_THE REQUEST_: Print the lines beginning with the one that contains "const screwGeometry = geometryOf(screwSolid());" and ending with the one that contains "imported CAD frame.", exactly, both included, and no other lines.

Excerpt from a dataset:
------------------------

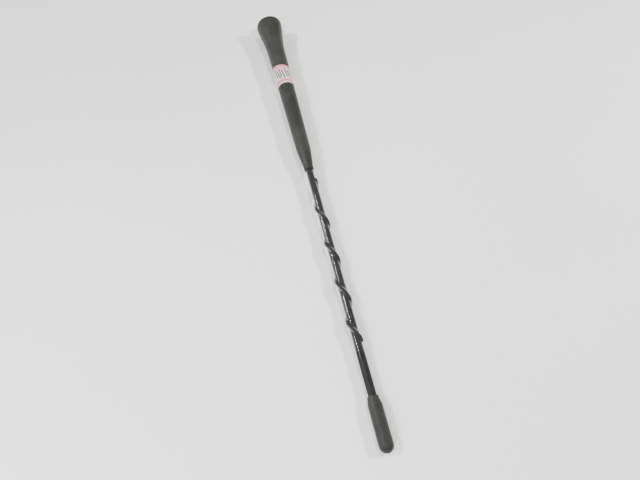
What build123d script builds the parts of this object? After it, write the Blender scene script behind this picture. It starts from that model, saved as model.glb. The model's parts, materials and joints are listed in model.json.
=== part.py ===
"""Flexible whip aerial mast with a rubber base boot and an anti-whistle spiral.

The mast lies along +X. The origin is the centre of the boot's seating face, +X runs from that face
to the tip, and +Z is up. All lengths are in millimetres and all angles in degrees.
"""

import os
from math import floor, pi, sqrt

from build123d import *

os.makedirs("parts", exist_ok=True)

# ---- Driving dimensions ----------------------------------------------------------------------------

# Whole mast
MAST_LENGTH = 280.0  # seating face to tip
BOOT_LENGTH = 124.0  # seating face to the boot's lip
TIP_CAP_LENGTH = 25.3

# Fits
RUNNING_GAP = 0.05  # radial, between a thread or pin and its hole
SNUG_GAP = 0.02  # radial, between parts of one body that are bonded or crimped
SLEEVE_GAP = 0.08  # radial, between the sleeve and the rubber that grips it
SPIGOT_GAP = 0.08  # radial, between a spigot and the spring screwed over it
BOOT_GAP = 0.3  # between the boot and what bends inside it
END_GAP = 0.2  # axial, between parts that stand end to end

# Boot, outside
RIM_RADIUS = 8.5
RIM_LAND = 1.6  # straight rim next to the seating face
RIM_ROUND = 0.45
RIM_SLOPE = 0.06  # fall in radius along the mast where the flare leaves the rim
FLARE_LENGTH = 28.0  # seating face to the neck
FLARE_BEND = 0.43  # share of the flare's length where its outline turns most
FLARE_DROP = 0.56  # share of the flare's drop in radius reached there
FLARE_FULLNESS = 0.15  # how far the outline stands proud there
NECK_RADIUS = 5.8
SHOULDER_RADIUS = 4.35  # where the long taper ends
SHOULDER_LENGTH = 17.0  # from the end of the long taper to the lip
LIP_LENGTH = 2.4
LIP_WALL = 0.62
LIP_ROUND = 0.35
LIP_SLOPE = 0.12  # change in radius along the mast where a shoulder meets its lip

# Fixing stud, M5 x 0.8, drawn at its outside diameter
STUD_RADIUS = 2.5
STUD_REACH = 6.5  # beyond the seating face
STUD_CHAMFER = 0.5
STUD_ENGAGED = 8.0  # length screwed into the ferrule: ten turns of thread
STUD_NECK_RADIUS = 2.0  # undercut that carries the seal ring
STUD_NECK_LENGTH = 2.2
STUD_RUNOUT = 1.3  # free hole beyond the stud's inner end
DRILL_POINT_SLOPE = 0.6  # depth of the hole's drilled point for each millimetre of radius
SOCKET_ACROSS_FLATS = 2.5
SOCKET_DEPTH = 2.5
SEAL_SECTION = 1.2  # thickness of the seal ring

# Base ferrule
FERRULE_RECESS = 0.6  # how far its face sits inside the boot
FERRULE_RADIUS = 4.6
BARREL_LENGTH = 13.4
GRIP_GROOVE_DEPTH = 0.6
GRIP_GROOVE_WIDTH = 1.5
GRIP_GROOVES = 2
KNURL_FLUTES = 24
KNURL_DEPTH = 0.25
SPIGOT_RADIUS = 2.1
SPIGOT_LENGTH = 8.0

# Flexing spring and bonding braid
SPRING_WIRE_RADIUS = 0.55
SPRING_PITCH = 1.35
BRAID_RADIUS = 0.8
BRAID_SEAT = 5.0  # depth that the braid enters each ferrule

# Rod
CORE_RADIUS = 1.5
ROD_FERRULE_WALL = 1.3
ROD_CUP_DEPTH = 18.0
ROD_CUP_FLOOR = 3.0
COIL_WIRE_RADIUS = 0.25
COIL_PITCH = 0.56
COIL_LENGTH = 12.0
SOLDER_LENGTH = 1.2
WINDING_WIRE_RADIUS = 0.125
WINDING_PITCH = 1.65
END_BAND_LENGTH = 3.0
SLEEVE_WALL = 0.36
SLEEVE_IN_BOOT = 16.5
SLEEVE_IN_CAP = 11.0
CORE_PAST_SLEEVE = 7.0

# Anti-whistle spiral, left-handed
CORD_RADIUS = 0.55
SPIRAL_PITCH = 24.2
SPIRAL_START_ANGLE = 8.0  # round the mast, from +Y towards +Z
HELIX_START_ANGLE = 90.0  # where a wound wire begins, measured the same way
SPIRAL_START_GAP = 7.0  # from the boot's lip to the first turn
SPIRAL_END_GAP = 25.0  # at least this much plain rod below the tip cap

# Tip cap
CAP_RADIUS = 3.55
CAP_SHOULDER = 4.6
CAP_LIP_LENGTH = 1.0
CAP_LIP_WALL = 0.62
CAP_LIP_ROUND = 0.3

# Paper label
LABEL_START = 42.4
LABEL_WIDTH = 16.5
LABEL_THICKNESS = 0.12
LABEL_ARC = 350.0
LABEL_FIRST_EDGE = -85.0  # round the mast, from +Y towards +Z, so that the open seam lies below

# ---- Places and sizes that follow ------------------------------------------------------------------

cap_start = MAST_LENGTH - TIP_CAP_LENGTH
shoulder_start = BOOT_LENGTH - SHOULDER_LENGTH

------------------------

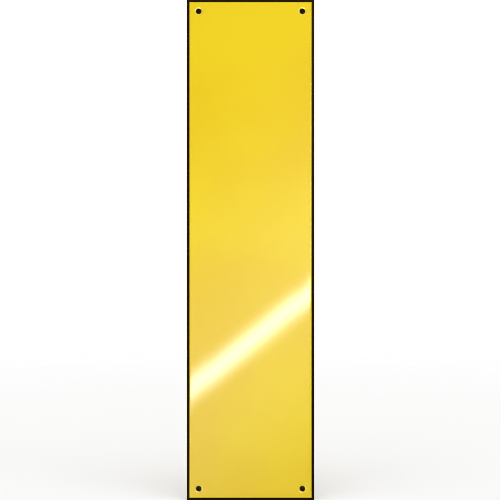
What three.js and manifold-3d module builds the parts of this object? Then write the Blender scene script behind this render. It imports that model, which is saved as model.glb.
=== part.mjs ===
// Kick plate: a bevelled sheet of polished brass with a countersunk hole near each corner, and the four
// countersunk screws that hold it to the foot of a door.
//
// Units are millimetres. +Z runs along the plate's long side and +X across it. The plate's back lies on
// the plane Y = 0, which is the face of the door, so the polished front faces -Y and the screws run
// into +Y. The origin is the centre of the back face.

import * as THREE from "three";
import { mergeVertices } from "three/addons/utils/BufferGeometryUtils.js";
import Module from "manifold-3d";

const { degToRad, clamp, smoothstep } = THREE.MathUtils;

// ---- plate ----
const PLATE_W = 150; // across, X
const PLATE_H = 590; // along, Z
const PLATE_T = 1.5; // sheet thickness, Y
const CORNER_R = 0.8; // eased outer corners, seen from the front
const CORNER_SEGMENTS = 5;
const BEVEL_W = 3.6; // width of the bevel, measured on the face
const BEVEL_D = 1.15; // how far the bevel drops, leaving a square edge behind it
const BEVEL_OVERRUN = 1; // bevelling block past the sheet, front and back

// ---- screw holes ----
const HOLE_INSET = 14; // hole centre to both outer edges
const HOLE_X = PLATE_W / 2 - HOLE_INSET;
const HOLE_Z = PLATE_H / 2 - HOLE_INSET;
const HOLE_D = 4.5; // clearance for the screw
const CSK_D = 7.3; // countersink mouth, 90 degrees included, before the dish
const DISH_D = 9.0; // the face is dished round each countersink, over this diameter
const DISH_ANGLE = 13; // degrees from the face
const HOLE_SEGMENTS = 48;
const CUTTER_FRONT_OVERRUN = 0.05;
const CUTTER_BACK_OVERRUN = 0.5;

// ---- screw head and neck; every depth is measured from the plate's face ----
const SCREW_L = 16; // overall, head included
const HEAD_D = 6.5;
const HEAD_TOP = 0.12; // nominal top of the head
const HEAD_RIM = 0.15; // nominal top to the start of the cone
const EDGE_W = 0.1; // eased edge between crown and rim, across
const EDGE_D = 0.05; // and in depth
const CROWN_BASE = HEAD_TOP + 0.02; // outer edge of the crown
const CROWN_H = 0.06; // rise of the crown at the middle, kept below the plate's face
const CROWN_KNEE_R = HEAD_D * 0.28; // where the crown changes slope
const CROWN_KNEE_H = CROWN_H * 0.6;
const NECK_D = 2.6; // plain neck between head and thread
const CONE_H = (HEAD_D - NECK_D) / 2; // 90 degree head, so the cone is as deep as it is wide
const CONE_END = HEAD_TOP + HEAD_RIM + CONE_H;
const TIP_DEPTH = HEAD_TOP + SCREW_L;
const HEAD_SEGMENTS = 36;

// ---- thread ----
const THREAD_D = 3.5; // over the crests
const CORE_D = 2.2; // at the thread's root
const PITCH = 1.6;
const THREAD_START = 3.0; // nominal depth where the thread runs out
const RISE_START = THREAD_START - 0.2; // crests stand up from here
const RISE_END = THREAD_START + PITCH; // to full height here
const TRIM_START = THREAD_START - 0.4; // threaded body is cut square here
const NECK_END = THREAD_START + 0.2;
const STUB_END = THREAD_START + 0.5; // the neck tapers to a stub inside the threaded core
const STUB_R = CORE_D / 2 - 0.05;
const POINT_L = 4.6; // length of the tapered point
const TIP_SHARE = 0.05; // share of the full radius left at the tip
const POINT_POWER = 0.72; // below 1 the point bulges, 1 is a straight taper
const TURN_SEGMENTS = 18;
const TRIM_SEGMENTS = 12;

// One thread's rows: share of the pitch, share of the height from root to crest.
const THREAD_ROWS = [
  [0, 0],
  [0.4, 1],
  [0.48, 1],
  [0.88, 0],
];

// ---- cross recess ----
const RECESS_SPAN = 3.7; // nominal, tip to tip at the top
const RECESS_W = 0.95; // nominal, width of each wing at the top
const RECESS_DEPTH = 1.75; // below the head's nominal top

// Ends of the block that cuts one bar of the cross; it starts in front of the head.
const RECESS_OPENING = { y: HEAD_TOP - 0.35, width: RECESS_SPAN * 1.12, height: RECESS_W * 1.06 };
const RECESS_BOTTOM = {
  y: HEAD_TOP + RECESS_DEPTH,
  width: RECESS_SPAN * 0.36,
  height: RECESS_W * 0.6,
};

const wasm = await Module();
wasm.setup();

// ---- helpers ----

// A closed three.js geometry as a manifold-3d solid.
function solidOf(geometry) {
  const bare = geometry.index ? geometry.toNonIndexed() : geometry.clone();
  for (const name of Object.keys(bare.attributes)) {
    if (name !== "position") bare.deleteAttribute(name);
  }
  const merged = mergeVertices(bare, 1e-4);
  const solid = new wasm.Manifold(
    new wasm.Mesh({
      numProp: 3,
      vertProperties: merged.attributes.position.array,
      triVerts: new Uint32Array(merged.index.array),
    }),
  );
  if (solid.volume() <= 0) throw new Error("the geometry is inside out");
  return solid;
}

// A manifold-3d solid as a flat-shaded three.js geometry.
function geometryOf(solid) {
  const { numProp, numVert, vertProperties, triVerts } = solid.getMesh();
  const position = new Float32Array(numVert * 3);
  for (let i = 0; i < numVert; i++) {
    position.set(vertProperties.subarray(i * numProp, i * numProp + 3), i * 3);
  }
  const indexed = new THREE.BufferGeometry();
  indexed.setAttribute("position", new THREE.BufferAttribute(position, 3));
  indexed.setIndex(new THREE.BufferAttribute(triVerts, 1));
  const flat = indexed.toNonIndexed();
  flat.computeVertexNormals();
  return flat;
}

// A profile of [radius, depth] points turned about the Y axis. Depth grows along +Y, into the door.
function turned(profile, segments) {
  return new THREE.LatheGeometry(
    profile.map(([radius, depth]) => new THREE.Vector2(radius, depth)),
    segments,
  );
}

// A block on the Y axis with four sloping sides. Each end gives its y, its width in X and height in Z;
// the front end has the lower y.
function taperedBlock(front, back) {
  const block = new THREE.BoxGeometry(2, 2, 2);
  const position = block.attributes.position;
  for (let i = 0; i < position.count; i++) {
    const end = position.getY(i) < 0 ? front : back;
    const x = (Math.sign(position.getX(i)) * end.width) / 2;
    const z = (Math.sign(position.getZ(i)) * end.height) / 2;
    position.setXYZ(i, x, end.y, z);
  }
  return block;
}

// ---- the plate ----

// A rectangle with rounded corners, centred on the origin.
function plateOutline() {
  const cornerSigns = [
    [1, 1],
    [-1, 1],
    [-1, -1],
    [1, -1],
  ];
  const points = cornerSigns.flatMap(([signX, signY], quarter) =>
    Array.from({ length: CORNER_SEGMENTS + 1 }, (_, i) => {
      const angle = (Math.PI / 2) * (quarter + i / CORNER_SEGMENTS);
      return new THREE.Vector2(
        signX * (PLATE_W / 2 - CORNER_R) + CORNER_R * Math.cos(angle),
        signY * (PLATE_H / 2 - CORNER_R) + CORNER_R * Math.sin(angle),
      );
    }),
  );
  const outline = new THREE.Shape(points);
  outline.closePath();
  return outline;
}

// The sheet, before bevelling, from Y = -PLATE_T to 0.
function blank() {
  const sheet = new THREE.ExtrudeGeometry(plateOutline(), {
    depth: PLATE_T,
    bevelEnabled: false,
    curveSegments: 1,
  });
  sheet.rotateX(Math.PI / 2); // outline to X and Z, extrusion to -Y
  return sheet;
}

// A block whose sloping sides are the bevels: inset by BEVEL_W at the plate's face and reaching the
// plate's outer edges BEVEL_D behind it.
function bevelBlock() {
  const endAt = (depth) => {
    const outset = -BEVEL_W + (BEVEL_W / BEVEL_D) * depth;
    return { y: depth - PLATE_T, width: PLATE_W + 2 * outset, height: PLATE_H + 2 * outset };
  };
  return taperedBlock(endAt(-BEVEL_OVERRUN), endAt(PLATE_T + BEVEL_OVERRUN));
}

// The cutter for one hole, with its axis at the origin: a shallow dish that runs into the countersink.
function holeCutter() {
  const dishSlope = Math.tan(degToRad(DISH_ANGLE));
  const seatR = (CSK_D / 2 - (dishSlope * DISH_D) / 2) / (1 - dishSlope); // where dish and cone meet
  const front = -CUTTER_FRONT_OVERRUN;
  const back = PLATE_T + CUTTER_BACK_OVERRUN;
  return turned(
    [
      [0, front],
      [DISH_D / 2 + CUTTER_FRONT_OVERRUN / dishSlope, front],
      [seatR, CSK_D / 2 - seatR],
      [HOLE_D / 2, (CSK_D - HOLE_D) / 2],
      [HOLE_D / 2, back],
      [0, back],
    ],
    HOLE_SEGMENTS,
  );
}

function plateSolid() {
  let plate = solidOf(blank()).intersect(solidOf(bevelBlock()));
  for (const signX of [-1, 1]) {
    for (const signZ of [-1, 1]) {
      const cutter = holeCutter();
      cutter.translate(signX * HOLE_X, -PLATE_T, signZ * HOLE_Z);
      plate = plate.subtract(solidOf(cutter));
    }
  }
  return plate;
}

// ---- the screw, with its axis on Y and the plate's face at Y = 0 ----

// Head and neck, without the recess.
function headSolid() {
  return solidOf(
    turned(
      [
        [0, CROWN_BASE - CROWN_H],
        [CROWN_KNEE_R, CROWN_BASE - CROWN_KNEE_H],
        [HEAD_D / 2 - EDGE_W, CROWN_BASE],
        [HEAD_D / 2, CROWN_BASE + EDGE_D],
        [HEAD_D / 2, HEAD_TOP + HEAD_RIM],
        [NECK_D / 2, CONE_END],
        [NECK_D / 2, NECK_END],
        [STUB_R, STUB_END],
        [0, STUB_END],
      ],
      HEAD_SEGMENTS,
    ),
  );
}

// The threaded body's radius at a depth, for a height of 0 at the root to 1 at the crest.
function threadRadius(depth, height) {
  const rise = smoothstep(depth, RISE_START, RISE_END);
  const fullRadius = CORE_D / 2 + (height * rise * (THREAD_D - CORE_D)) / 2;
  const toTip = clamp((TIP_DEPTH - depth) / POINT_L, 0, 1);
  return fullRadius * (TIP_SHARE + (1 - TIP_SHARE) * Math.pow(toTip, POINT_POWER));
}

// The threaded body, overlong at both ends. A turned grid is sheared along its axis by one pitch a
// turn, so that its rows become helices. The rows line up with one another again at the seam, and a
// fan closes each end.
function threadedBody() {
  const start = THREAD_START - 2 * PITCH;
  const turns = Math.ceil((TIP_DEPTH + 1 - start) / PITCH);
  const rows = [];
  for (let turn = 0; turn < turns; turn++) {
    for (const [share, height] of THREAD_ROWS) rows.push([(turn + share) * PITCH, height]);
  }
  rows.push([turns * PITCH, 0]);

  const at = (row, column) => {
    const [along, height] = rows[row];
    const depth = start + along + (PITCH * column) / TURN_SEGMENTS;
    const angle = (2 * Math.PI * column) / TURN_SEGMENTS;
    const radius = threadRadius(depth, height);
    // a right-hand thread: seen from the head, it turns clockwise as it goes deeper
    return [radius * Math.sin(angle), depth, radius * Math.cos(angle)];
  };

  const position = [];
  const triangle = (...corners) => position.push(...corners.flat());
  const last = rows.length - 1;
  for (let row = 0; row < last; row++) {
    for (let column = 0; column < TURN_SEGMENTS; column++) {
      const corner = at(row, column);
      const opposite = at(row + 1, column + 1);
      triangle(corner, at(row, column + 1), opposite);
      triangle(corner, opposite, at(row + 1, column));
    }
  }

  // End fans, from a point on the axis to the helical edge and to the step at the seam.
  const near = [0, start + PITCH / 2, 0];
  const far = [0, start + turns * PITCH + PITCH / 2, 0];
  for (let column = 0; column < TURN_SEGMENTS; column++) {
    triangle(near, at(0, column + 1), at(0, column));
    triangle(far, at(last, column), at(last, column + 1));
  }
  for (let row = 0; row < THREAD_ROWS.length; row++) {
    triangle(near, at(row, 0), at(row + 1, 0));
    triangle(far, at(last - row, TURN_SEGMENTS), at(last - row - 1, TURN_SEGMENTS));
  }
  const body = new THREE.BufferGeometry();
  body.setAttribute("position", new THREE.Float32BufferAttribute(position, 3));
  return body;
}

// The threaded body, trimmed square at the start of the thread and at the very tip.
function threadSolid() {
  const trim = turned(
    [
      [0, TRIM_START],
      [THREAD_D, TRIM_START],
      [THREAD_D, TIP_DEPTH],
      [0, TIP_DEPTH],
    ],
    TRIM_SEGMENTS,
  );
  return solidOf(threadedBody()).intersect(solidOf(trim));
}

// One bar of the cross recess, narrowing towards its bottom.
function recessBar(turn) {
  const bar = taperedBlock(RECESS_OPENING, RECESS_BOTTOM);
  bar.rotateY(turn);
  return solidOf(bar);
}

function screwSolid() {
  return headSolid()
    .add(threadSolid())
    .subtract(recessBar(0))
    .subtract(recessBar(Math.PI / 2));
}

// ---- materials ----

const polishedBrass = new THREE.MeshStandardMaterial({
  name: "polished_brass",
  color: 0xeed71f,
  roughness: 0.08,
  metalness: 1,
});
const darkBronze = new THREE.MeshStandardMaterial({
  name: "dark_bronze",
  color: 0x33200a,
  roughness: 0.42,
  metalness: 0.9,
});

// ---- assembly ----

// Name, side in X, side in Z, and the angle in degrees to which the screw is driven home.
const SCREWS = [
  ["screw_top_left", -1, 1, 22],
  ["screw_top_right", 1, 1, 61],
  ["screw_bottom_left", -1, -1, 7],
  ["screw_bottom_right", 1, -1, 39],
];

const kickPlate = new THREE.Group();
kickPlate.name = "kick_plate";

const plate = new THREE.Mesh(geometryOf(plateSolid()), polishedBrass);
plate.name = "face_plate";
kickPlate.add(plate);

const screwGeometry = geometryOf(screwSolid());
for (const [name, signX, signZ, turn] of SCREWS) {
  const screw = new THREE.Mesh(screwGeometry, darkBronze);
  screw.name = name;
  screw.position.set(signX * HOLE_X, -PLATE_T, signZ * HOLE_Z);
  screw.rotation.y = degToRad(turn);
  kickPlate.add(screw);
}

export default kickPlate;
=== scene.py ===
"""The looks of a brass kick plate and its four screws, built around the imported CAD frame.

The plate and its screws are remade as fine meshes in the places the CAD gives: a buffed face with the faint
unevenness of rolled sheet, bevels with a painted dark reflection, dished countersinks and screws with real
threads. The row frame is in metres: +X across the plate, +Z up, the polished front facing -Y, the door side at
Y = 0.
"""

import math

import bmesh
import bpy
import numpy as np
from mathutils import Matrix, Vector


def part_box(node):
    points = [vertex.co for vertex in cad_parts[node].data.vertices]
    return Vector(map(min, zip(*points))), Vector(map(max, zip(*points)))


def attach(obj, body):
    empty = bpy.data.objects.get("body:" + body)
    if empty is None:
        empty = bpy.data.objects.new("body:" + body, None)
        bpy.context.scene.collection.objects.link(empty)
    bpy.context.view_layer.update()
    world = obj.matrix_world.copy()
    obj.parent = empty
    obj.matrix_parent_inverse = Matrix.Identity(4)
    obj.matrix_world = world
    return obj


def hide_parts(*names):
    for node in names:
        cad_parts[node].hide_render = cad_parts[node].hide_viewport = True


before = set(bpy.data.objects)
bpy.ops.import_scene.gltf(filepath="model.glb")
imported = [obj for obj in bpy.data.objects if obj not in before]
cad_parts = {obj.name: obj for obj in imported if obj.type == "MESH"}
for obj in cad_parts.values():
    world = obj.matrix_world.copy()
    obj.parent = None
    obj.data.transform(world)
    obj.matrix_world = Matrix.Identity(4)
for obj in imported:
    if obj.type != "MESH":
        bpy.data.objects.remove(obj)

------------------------

_SOLVED PROBLEM_:
const screwGeometry = geometryOf(screwSolid());
for (const [name, signX, signZ, turn] of SCREWS) {
  const screw = new THREE.Mesh(screwGeometry, darkBronze);
  screw.name = name;
  screw.position.set(signX * HOLE_X, -PLATE_T, signZ * HOLE_Z);
  screw.rotation.y = degToRad(turn);
  kickPlate.add(screw);
}

export default kickPlate;
=== scene.py ===
"""The looks of a brass kick plate and its four screws, built around the imported CAD frame.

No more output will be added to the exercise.